* Problem to work on *
Write out, exactly as given, every line from the one holding "color([0.62, 0.62, 0.61])" to the one holding "bpy.context.scene.collection.objects.link(empty)", including both.
⁂
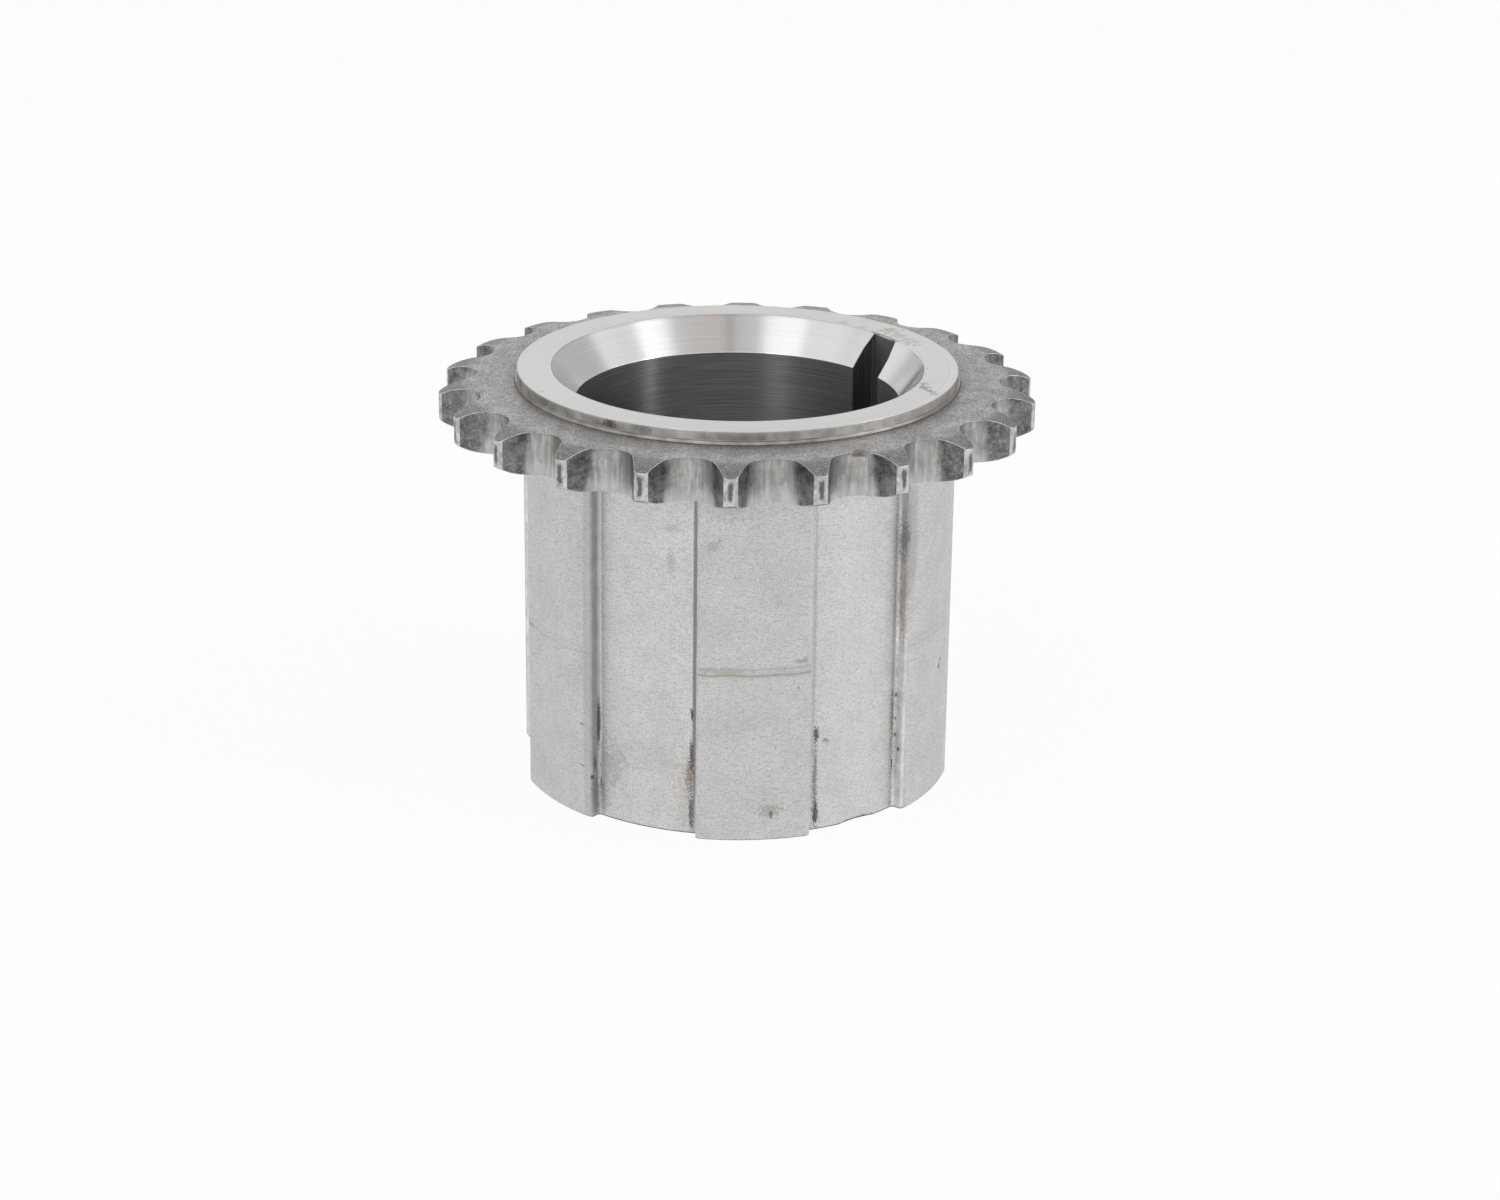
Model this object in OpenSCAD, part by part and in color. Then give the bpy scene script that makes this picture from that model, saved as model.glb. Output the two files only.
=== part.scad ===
// One-piece crankshaft timing sprocket for a single roller chain. Below the
// toothed disc a long barrel carries six wide drive lands; above it stands a
// low machined rim around a lead-in cone. A straight keyway runs through the
// bore. Units are millimetres. +Z points along the bore toward the rim, the
// barrel end stands on Z = 0 and the keyway points along +X.

/* [Overall] */
// Length along the bore, barrel end to rim face
total_len = 48.7; // [46:0.1:56]

/* [Chain teeth] */
// Number of teeth
teeth = 22; // [21:1:26]
// Chain pitch
chain_pitch = 9.525; // [9.4:0.005:9.7]
// Chain roller diameter
roller_d = 6.35; // [6.2:0.05:6.4]
// Radius of the roller seat between two teeth
seat_r = 3.3; // [3.2:0.05:3.4]
// Angle swept by the roller seat
seat_angle = 119; // [114:1:122]
// Tooth height above the pitch circle
tip_rise = 1.05; // [0.7:0.05:1.2]
// Width of the toothed disc at the roots
disc_w = 5; // [4:0.1:6]
// How far each side of a tooth falls back at the tip
side_drop = 0.95; // [0.5:0.05:1.2]
// Radius of the side rounding of the teeth
side_r = 6.4; // [5:0.1:7]
// Turn of the first tooth from the keyway
tooth_turn = 4.6; // [0:0.1:16]

/* [Rim] */
// Rim diameter
rim_d = 51; // [49:0.1:54]
// Rim height above the disc
rim_h = 1.5; // [1:0.1:3]
// Width of the small ledge at the foot of the rim
ledge_w = 0.25; // [0.1:0.05:0.5]
// Height of the small ledge at the foot of the rim
ledge_h = 0.4; // [0.2:0.05:0.6]

/* [Drive lands] */
// Number of lands
lands = 6; // [4:1:7]
// Diameter over the lands
land_d = 51.3; // [50.6:0.1:53]
// Depth of the grooves below the lands
groove_depth = 1.6; // [1.3:0.1:2]
// Angle covered by one land
land_angle = 30; // [24:0.5:32]
// Rounding of the land corners
land_corner_r = 0.6; // [0.3:0.05:0.7]
// Fillet at the foot of a land
land_foot_r = 0.4; // [0.2:0.05:0.5]
// Chamfer at the free end of the lands
end_chamfer = 0.25; // [0.1:0.05:0.5]

/* [Bore] */
// Bore diameter
bore_d = 37.5; // [35:0.1:38.5]
// Diameter of the lead-in cone at the rim face
lead_d = 43.2; // [41:0.1:45]
// Depth of the lead-in cone
lead_depth = 4; // [3:0.1:5]
// Chamfer at the lower end of the bore
bore_chamfer = 0.5; // [0.2:0.1:1]

/* [Keyway] */
// Keyway width
key_w = 4.8; // [4:0.1:6]
// Radial step between the keyway floor corners and the lead-in circle
key_inset = 0.02; // [0:0.01:0.1]

/* [Hidden] */
$fn = 96;
over = 1;

// Chain geometry
pitch_r = chain_pitch / 2 / sin(180 / teeth);
root_r = pitch_r - roller_d / 2;
tip_r = pitch_r + tip_rise;
tooth_step = 360 / teeth;
half_seat = seat_angle / 2;
seat_y = root_r + seat_r;
seat_touch_x = seat_r * sin(half_seat);
seat_touch_y = seat_y - seat_r * cos(half_seat);
flank_len = (tip_r + over - seat_touch_y) / sin(half_seat);
flank_end_x = seat_touch_x + flank_len * cos(half_seat);
flank_end_y = seat_touch_y + flank_len * sin(half_seat);

// Heights
face_z = total_len - rim_h;
disc_z = face_z - disc_w;
cone_z = total_len - lead_depth;

// Side rounding of the teeth: start radius from the drop at the tip
side_run = sqrt(2 * side_r * side_drop - side_drop * side_drop);
side_start = tip_r - side_run;

// Lands
land_r = land_d / 2;
groove_r = land_r - groove_depth;
land_step = 360 / lands;
half_land = land_angle / 2;
corner_c = land_r - land_corner_r;
corner_turn = half_land - asin(land_corner_r / corner_c);
corner_touch = sqrt(corner_c * corner_c - land_corner_r * land_corner_r);
foot_c = groove_r + land_foot_r;
foot_turn = half_land + asin(land_foot_r / foot_c);
foot_touch = sqrt(foot_c * foot_c - land_foot_r * land_foot_r);
foot_overlap = 0.5;
foot_floor = groove_r - foot_overlap;

// Bore and keyway
bore_r = bore_d / 2;
lead_r = lead_d / 2;
lead_slope = (lead_r - bore_r) / lead_depth;
key_x = sqrt(lead_r * lead_r - key_w * key_w / 4) - key_inset;

// Space between two teeth, pointing along +Y
module gap_2d() {
    translate([0, seat_y]) circle(r = seat_r);
    polygon([
        [-seat_touch_x, seat_touch_y],
        [seat_touch_x, seat_touch_y],
        [flank_end_x, flank_end_y],
        [-flank_end_x, flank_end_y]
    ]);
}

// Outline of the toothed disc
module disc_2d() {
    difference() {
        circle(r = tip_r, $fn = 180);
        for (i = [0 : teeth - 1])
            rotate(tooth_turn + (i + 0.5) * tooth_step - 90) gap_2d();
    }
}

// One rounded-off corner of the disc section
module side_relief_2d() {
    difference() {
        translate([side_start, side_r - side_drop]) square([side_run + over, side_drop + over]);
        translate([side_start, 0]) circle(r = side_r, $fn = 180);
    }
}

// Half section of the disc, tooth sides rounded back
module disc_section_2d() {
    difference() {
        translate([0, disc_z]) square([tip_r + over, disc_w]);
        translate([0, face_z - side_r]) side_relief_2d();
        translate([0, disc_z + side_r]) mirror([0, 1]) side_relief_2d();
    }
}

// Disc with its teeth
module toothed_disc() {
    intersection() {
        translate([0, 0, disc_z]) linear_extrude(height = disc_w) disc_2d();
        rotate_extrude($fn = 180) disc_section_2d();
    }
}

// Low rim with a small ledge at its foot
module rim() {
    translate([0, 0, face_z - over]) cylinder(h = rim_h + over, d = rim_d, $fn = 180);
    translate([0, 0, face_z - over]) cylinder(h = ledge_h + over, d = rim_d + 2 * ledge_w, $fn = 180);
}

// Sector pointing along +X, half angle given
module sector_2d(half) {
    reach = land_r + 4;
    polygon([
        [0, 0],
        [reach, -reach * tan(half)],
        [reach, reach * tan(half)]
    ]);
}

// Region cut away to round one corner of a land
module corner_cut_2d() {
    difference() {
        rotate(corner_turn) polygon([
            [corner_c, 0],
            [land_r + over, 0],
            [(land_r + over) * cos(half_land - corner_turn), (land_r + over) * sin(half_land - corner_turn)],
            [corner_touch * cos(half_land - corner_turn), corner_touch * sin(half_land - corner_turn)]
        ]);
        rotate(corner_turn) translate([corner_c, 0]) circle(r = land_corner_r);
    }
}

// Material left at the foot of a land, overlapping the land and the core
module foot_fill_2d() {
    difference() {
        rotate(half_land) polygon([
            [foot_touch, -foot_overlap],
            [foot_touch, land_foot_r],
            [foot_floor * cos(foot_turn - half_land), foot_floor * sin(foot_turn - half_land)],
            [foot_floor, -foot_overlap]
        ]);
        rotate(foot_turn) translate([foot_c, 0]) circle(r = land_foot_r);
    }
}

// Outline of the barrel with its lands
module barrel_2d() {
    circle(r = groove_r, $fn = 180);
    for (i = [0 : lands - 1]) rotate(i * land_step) {
        difference() {
            intersection() {
                circle(r = land_r, $fn = 180);
                sector_2d(half_land);
            }
            corner_cut_2d();
            mirror([0, 1]) corner_cut_2d();
        }
        foot_fill_2d();
        mirror([0, 1]) foot_fill_2d();
    }
}

// Barrel, its land ends chamfered
module barrel() {
    intersection() {
        linear_extrude(height = disc_z + over) barrel_2d();
        union() {
            cylinder(h = end_chamfer, r1 = land_r - end_chamfer, r2 = land_r, $fn = 180);
            translate([0, 0, end_chamfer]) cylinder(h = disc_z + over, r = land_r + over, $fn = 180);
        }
    }
}

// Everything cut away around the axis
module bore_space() {
    translate([0, 0, -over]) cylinder(h = total_len + 2 * over, d = bore_d, $fn = 180);
    translate([0, 0, cone_z])
        cylinder(h = lead_depth + over, r1 = bore_r, r2 = lead_r + over * lead_slope, $fn = 180);
    translate([0, 0, -over])
        cylinder(h = bore_chamfer + over, r1 = bore_r + bore_chamfer + over, r2 = bore_r, $fn = 180);
}

// Keyway along +X, full length
module keyway() {
    translate([0, -key_w / 2, -over]) cube([key_x, key_w, total_len + 2 * over]);
}

module crankshaft_gear() {
    color([0.62, 0.62, 0.61])
    difference() {
        union() {
            barrel();
            toothed_disc();
            rim();
        }
        bore_space();
        keyway();
    }
}

crankshaft_gear();
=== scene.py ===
import logging
import math
from contextlib import contextmanager
from dataclasses import dataclass, field
from enum import Enum
from typing import Callable, Iterator

import bmesh
import bpy
from mathutils import Matrix, Vector


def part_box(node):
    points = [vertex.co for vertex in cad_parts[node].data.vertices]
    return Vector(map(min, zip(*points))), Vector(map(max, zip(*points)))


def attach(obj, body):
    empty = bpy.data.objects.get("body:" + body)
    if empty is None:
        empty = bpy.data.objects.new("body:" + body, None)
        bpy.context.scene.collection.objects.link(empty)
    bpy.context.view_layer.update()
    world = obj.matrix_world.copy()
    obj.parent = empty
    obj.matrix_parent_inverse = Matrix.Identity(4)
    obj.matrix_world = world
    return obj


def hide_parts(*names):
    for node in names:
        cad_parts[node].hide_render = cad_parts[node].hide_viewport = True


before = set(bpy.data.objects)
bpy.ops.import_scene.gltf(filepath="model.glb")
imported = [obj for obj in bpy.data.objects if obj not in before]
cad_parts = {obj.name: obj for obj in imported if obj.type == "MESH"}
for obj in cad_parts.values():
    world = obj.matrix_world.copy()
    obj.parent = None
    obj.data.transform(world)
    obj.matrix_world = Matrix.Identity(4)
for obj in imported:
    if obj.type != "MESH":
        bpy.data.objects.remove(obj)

log = logging.getLogger("crankshaft_gear")

MM = 0.001
HAIR = 0.01 * MM
NODE = "crankshaft_gear"
TEETH = 22
FIRST_TOOTH = 4.6
TIP_RADIUS = 34.515 * MM
ORIGIN = (0.0, 0.0, 0.0)
AXIS = (0.0, 0.0, 1.0)
ODD_PLACE = (12.3 * MM, 7.7 * MM, 31.1 * MM)
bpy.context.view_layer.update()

Object = bpy.types.Object
Material = bpy.types.Material
Socket = bpy.types.NodeSocket
Outputs = bpy.types.bpy_prop_collection
Tree = bpy.types.ShaderNodeTree
Vert = bmesh.types.BMVert
Edge = bmesh.types.BMEdge
Face = bmesh.types.BMFace
Colour = tuple[float, float, float, float]
WHITE: Colour = (1.0, 1.0, 1.0, 1.0)
RUST: Colour = (0.12, 0.062, 0.036, 1.0)
GRIME: Colour = (0.075, 0.062, 0.052, 1.0)
TAN: Colour = (0.36, 0.27, 0.2, 1.0)
DUST: Colour = (0.3, 0.27, 0.24, 1.0)
PALE_TEA: Colour = (0.43, 0.37, 0.32, 1.0)
DEEP_TEA: Colour = (0.26, 0.2, 0.16, 1.0)
# Cool dark grey of the painted shade on the teeth's side relief.
RELIEF_SHADE: Colour = (0.25, 0.262, 0.27, 1.0)


# --------------------------------------------------------------------------
# Selecting and shaping
# --------------------------------------------------------------------------


class Kind(Enum):
    """The parts of a mesh, each with edit mode's name for it."""

    VERTS = "VERT"
    EDGES = "EDGE"
    FACES = "FACE"


def select_only(*objects: Object) -> None:
    """Select some objects in object mode and make the last one active."""
    if bpy.context.object and bpy.context.object.mode != "OBJECT":
        bpy.ops.object.mode_set(mode="OBJECT")
    bpy.ops.object.select_all(action="DESELECT")
    for obj in objects:
        obj.select_set(True)
        bpy.context.view_layer.objects.active = obj


def take_all() -> None:
    """Select the whole mesh in edit mode."""
    bpy.ops.mesh.select_all(action="SELECT")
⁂
* Answer to the task *
    color([0.62, 0.62, 0.61])
    difference() {
        union() {
            barrel();
            toothed_disc();
            rim();
        }
        bore_space();
        keyway();
    }
}

crankshaft_gear();
=== scene.py ===
import logging
import math
from contextlib import contextmanager
from dataclasses import dataclass, field
from enum import Enum
from typing import Callable, Iterator

import bmesh
import bpy
from mathutils import Matrix, Vector


def part_box(node):
    points = [vertex.co for vertex in cad_parts[node].data.vertices]
    return Vector(map(min, zip(*points))), Vector(map(max, zip(*points)))


def attach(obj, body):
    empty = bpy.data.objects.get("body:" + body)
    if empty is None:
        empty = bpy.data.objects.new("body:" + body, None)
        bpy.context.scene.collection.objects.link(empty)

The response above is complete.